Former Mt. Gox CEO Mark Karpeles has been ordered to the United States by U.S. Bankruptcy Judge Stacey Jernigan, in an effort to get him appear to discuss Mt. Gox's current bankruptcy case.
Following news the bitcoin exchange lost $400 million of customers' bitcoins, the company shuttered, while customers believe the money was stolen by company officials. As Mt. Gox goes through the bankruptcy court, Judge Jernigan is curious to hear what happened to the bitcoin currency.
"If he avails himself of this court, my God, he is going to get himself over here," Judge Jernigan said.
In early March, it was discovered that Sally Beauty Store became the latest retailer to suffer a data breach, with an unknown number of customers compromised.
Shortly after, Sally Beauty said less than 25,000 customers were affected, though has more recently changed its mind and said a larger number were hit.
Although the company didn't disclose an exact number yet, it is believed to be higher than 25,000, with debit and credit card information exposed. "As we have said previously, we will not speculate on the scope of our recent data security incident until the forensic review progresses because experience with such incidents at other retailers has taught that it is difficult to ascertain the extent of a data breach incident until the required forensic review is complete."
Prior to former contractor Edward Snowden disclosing the NSA's mass surveillance efforts, many people turned to the Tor Web browser for anonymous Internet searching. However, the free and popular tool is no longer as secure, with law enforcement agencies also able to identify users they suspect of criminal activities.

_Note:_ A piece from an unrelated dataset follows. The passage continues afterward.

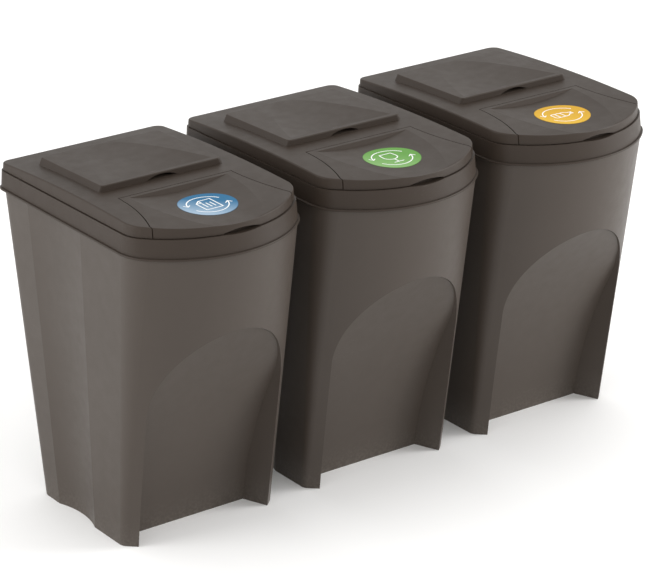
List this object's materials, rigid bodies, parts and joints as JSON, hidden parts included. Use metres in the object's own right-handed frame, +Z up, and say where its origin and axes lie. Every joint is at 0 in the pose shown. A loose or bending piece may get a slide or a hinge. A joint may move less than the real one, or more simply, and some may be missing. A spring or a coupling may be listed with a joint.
{
  "type": "recycling bin station",
  "caption": "Row of tapered plastic sorting bins, each with a bowed arched front, a lift-off collar, a hinged lid and a hinged front flap with a round sticker.",
  "frame": {"origin": "middle of the row's footprint, on the floor", "axes": "+X along the row of bins, -Y towards the flaps, +Z up"},
  "size_m": [0.9022, 0.4142, 0.503],
  "materials": {
    "bucket_plastic": "fine satin texture, warm grey-brown",
    "lid_plastic": "fine satin texture, warm grey-brown",
    "pin_plastic": "plain black",
    "clip_plastic": "plain satin",
    "sticker_blue": "printed vinyl, blue",
    "sticker_green": "printed vinyl, green",
    "sticker_yellow": "printed vinyl, yellow"
  },
  "bodies": {
    "station": {"bucket_1": "bucket_plastic", "bucket_2": "bucket_plastic", "bucket_3": "bucket_plastic", "clip_front_1": "clip_plastic", "clip_front_2": "clip_plastic", "clip_rear_1": "clip_plastic", "clip_rear_2": "clip_plastic"},
    "collar_1": {"rim_1": "lid_plastic"},
    "lid_1": {"lid_1": "lid_plastic", "lid_pin_left_1": "pin_plastic", "lid_pin_right_1": "pin_plastic"},
    "flap_1": {"flap_1": "lid_plastic", "sticker_1": "sticker_blue", "flap_pin_left_1": "pin_plastic", "flap_pin_right_1": "pin_plastic"},
    "collar_2": {"rim_2": "lid_plastic"},
    "lid_2": {"lid_2": "lid_plastic", "lid_pin_left_2": "pin_plastic", "lid_pin_right_2": "pin_plastic"},
    "flap_2": {"flap_2": "lid_plastic", "sticker_2": "sticker_green", "flap_pin_left_2": "pin_plastic", "flap_pin_right_2": "pin_plastic"},
    "collar_3": {"rim_3": "lid_plastic"},
    "lid_3": {"lid_3": "lid_plastic", "lid_pin_left_3": "pin_plastic", "lid_pin_right_3": "pin_plastic"},
    "flap_3": {"flap_3": "lid_plastic", "sticker_3": "sticker_yellow", "flap_pin_left_3": "pin_plastic", "flap_pin_right_3": "pin_plastic"}
  },
  "joints": [
    {"name": "collar_lift_1", "type": "slide", "parent": "station", "child": "collar_1", "axis": [0, 0, 1], "range_m": [0, 0.06]},
    {"name": "lid_hinge_1", "type": "hinge", "parent": "collar_1", "child": "lid_1", "pos_m": [-0.31, 0.2006, 0.48], "axis": [-1, 0, 0], "range_deg": [0, 95]},
    {"name": "flap_hinge_1", "type": "hinge", "parent": "lid_1", "child": "flap_1", "pos_m": [-0.31, -0.0412, 0.4919], "axis": [-1, 0, 0], "range_deg": [0, 80]},
    {"name": "collar_lift_2", "type": "slide", "parent": "station", "child": "collar_2", "axis": [0, 0, 1], "range_m": [0, 0.06]},
    {"name": "lid_hinge_2", "type": "hinge", "parent": "collar_2", "child": "lid_2", "pos_m": [0, 0.2006, 0.48], "axis": [-1, 0, 0], "range_deg": [0, 95]},
    {"name": "flap_hinge_2", "type": "hinge", "parent": "lid_2", "child": "flap_2", "pos_m": [0, -0.0412, 0.4919], "axis": [-1, 0, 0], "range_deg": [0, 80]},
    {"name": "collar_lift_3", "type": "slide", "parent": "station", "child": "collar_3", "axis": [0, 0, 1], "range_m": [0, 0.06]},
    {"name": "lid_hinge_3", "type": "hinge", "parent": "collar_3", "child": "lid_3", "pos_m": [0.31, 0.2006, 0.48], "axis": [-1, 0, 0], "range_deg": [0, 95]},
    {"name": "flap_hinge_3", "type": "hinge", "parent": "lid_3", "child": "flap_3", "pos_m": [0.31, -0.0412, 0.4919], "axis": [-1, 0, 0], "range_deg": [0, 80]}
  ]
}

"There's not a magic way to trace people [through Tor], so we typically capitalize on human error, looking for whatever clues people leave in their wake," said James Kilpatrick, Homeland Security Investigations agent, in a statement.
It was only a few years ago when law enforcement and federal agencies believed they couldn't crack Tor, but multi-agency efforts led to better data collection and social engineering patterns.
The mystery surrounding Malaysia Airlines Flight 370 and its unusual disappearance has captivated the world, with cybercriminals and scammers cashing in on the tragedy. The scam email says the flight wreckage has been found and invites users to click on a link to learn more, as many email viewers are curious to learn what happened to the flight.
The Better Business Bureau (BBB) recently issued a memo warning users to hover over links to see the URL address, don't trust friends' online tastes for liking and sharing, and report suspected scam posts.
Cybercriminals often use holidays, major events, and disasters to influence the spread of malware aimed to compromise users and steal personal information.